CHAPTER TWO deals with sacred time. Here Eliade treats briefly material he covers at greater length in "The Myth of the Eternal Return". As with his experience of space, religious man experiences time as both sacred and profane. Sacred time, the time of the festival, is a return to the mythic time at the beginning of things, what Eliade calls "in illo tempore" (Latin: "at that time"). Religious man wishes to always live in this strong time. This is a wish to "return to the presence of the gods, to recover the strong, fresh, pure world that existed "in illo tempore". According to Eliade sacred or festive time is not accessible to modern man, because he sees profane time as constituting the whole of his life and when he dies his life is annihilated.
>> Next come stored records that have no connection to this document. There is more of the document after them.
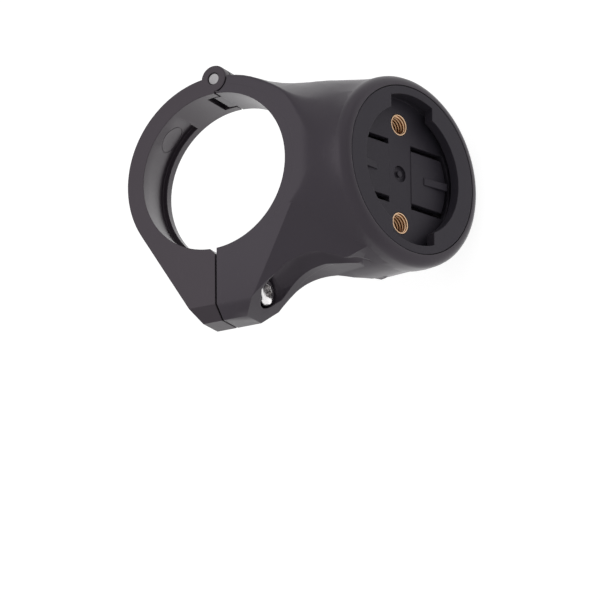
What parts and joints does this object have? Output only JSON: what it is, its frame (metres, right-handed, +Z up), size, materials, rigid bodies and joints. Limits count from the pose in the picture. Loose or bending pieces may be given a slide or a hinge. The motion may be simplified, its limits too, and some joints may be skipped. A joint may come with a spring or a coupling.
{
  "type": "seatpost light mount",
  "caption": "Hinged clamp ring for a bicycle seatpost with a short neck that carries a round quarter-turn socket for a rear light.",
  "frame": {"origin": "on the clamp bore's axis at mid height of the ring", "axes": "+Z up along the seatpost, +X towards the socket head, +Y towards the ring's hinge; the screw lug is at -Y"},
  "size_m": [0.0592, 0.0536, 0.0407],
  "materials": {
    "black_plastic": "satin moulded black",
    "socket_plastic": "matte moulded black",
    "steel": "dull grey steel",
    "stainless_steel": "bright machined",
    "brass": "bright turned"
  },
  "bodies": {
    "mount": {"main_body": "black_plastic", "socket_plate": "socket_plastic", "hinge_pin": "steel", "threaded_insert_upper": "brass", "threaded_insert_lower": "brass"},
    "arm": {"clamp_arm": "black_plastic", "clamp_nut": "stainless_steel"},
    "screw": {"clamp_screw": "stainless_steel"}
  },
  "joints": [
    {"name": "arm_hinge", "type": "hinge", "parent": "mount", "child": "arm", "pos_m": [0, 0.01975, 0], "axis": [0, 0, -1], "range_deg": [0, 80]},
    {"name": "screw_slide", "type": "slide", "parent": "mount", "child": "screw", "axis": [1, 0, 0], "range_m": [0, 0.0215]}
  ],
  "couplings": [
    {"joint": "screw_slide", "follows": "arm_hinge", "m_per_rad": 0.015}
  ]
}
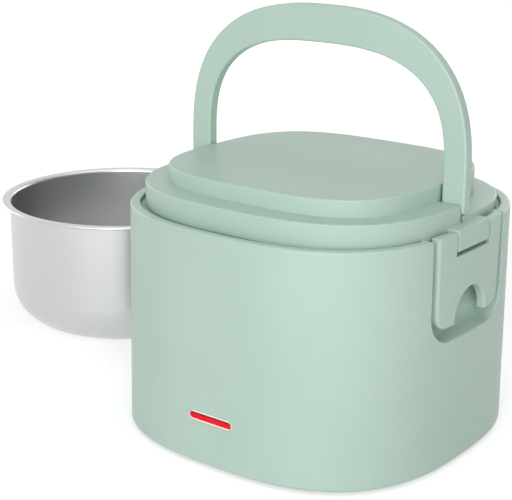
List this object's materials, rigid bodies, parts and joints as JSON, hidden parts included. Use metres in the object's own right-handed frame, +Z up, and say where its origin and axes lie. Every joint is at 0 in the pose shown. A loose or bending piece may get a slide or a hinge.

CHAPTER THREE is entitled "The Sacredness of Nature and Cosmic Religion." Here Eliade explains that for religious man nature was never merely "natural" but always expresses something beyond itself. For him the world is symbolic or transparent; the world of the gods shines through his world. The universe is seen as an ordered whole which manifests different modalities of being and the sacred.

Eliade goes on to explores certain key symbols of the sacred: sky, waters, earth, vegetation, and the moon. Within these categories Eliade gives special attention to Christian baptism and the Tree of Life. Needless to say, modernity is characterized by a desacralization of nature.

The FOURTH and final CHAPTER covers the sanctification of human life. Sanctification allows religious man to live an "open existence." This means traditional man lives his life on two planes. He lives his everyday life, but he also shares in a life beyond the everyday, the life of the cosmos or the gods. This "twofold plane" of human and cosmic life is aptly expressed in traditional man's experience of himself and his dwelling as a microcosm or little universe.

Much of this chapter deals with the triplet "body-house-cosmos" and with the meaning of initiations. Initiation is the way traditional man sanctifies his life. It contains a uniquely religious view of the world, because he considers himself unfinished or imperfect. Thus his natural birth must be completed by a series of second or spiritual births. This is accomplished by "rites of passage" which are initiations An initiation is a kind of birth, but it is always accompanied by death to the state left behind.

The excellence of "The Sacred and the Profane" lies in its' combination of brevity and startling depth of insight. Eliade writes with simplicity and clarity about matters of profound import to human life. This is scholarship at its' best: one pauses often, not caught in a tangle of verbiage but lost in wonder.